In an early smart move the show hasn’t revealed to us, the audience, who this SABOTEUR is. In an early dumb move they are going to reveal the person during this Thursday’s live eviction show. I say this is a dumb move because I enjoy not knowing who the SABOTEUR is and would rather enjoy their undermining antics while trying to determine who they are. This puts me in the same frame of mind as the HOUSE GUESTS and allows me to experience a bit of what they are going through first hand. Instead we’ll just be seeing them play out their antics much in the same way we already have from watching AMERICA’S PLAYER do their dirty work.
If you are interested in watching BIG BROTHER you can catch it on CBS weekly on Sunday, Wednesday and Thursday at 8 PM.
Are you PSYCH’d
Summer always brings plenty of original programming on the USA NETWORK and July is no exception with the premiere of PSYCH this Wednesday, July 14 @ 10/9c. PSYCH is one of those shows that I enjoy watching every season solely for the performances of JAMES RODAY and DULE HILL. Their characters are entertainingly written, well performed and the actors portray an excellent chemistry. The one thing that is disappointing for me when it comes to PSYCH, however, is how far the show has really stretched away from its original concept.

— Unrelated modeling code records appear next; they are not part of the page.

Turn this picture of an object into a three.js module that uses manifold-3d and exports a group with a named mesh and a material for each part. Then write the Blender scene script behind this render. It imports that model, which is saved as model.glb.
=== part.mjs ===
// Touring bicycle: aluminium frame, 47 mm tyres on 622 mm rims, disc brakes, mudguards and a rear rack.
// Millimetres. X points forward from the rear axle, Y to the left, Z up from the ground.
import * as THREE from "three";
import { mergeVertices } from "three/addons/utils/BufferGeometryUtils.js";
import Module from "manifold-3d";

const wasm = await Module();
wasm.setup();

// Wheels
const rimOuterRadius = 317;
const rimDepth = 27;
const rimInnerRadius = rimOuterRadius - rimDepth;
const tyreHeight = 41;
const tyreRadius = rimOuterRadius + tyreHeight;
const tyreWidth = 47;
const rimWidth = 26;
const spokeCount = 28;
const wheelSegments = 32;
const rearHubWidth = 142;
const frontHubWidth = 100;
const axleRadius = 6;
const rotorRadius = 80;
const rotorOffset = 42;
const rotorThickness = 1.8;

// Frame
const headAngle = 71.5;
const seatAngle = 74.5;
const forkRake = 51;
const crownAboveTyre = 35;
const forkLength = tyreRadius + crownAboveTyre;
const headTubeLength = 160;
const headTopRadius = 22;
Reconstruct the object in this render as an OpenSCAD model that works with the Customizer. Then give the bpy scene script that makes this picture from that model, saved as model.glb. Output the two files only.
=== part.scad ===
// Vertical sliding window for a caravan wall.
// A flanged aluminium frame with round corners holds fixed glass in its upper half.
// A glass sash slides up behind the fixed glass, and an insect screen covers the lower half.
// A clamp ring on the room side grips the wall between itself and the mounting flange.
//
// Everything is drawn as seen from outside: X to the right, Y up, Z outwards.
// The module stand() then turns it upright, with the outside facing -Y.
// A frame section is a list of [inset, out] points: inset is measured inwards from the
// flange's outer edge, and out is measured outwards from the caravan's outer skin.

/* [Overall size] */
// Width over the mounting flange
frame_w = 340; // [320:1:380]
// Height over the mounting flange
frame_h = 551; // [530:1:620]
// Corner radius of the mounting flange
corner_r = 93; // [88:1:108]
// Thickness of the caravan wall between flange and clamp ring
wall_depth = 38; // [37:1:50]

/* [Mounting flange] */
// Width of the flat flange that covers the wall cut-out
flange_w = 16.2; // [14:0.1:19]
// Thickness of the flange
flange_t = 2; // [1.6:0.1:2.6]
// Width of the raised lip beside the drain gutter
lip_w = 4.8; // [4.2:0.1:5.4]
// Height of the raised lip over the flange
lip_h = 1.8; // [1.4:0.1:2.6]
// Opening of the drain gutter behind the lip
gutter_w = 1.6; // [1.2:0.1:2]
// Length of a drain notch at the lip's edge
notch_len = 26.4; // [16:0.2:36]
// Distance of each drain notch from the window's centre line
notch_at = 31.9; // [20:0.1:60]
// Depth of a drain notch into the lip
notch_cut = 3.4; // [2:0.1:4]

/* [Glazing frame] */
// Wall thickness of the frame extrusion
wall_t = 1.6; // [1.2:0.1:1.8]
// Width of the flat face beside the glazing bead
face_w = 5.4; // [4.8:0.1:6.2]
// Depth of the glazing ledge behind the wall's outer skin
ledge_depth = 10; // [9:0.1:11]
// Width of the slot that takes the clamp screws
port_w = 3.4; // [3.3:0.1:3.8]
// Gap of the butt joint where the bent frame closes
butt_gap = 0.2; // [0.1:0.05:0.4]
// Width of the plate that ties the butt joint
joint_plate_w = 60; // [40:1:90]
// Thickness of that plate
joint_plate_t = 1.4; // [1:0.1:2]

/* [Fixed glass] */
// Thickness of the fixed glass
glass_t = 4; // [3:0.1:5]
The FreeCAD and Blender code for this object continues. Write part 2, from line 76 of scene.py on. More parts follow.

The original PILOT of PSYCH had JAMES RODAY’s SHAWN SPENCER having an incredibly well crafted and honed sense of perception who picked up on finer details that others would overlook that was matched with a very good deductive reasoning (if you saw the recent SHERLOCK HOLMES movie you know exactly what I’m talking about). The first few episodes of the first season were able to carry this concept but near the end of that initial run it began to erode. Now there are very few things that I feel like SHAWN observes that anyone else could pick up on, very few deductions made that anyone else couldn’t also come to. Considering I keep watching you can tell that this change hasn’t pushed me away.
… and finally, EUREKA (and others)
Even though the baffling name change happened the majority of the programming on SYFY really hasn’t. This past week on the network we saw the premieres of WAREHOUSE 13, EUREKA and the new show HAVEN. Of the three my favorite has to be EUREKA. The show is just silly science fiction fun set in the fictional town of Eureka, OR where a secretly funded brain trust of scientists push the boundaries of what we know in the name of progress.
The show, now in it’s fourth season, has had an interesting evolution and it’s once again played with time travel. At the end of the first season, a glimpse into the future five years from where the show started, had SHERIFF JOHN CARTER had to travel back in time to the present in order to undo someone else’s meddling. In doing so he undid the very future we saw, something that I’ve been wondering if they would ever come back to. This season opener didn’t exactly take us back there but instead displaced many characters back to the 1940’s. In getting back, just as they always do, they inadvertently brought back one of the town founders, played by BATTLESTAR GALACTICA’s JAMES CALLIS (BALTAR) and now things are different. I’m hoping the changes won’t be permanent and will instead just be a plot line that plays across a few episodes. Seeing as how JAMES CALLIS is a brilliant actor I’m hoping he’ll be the one thing that they are able to keep around for a while.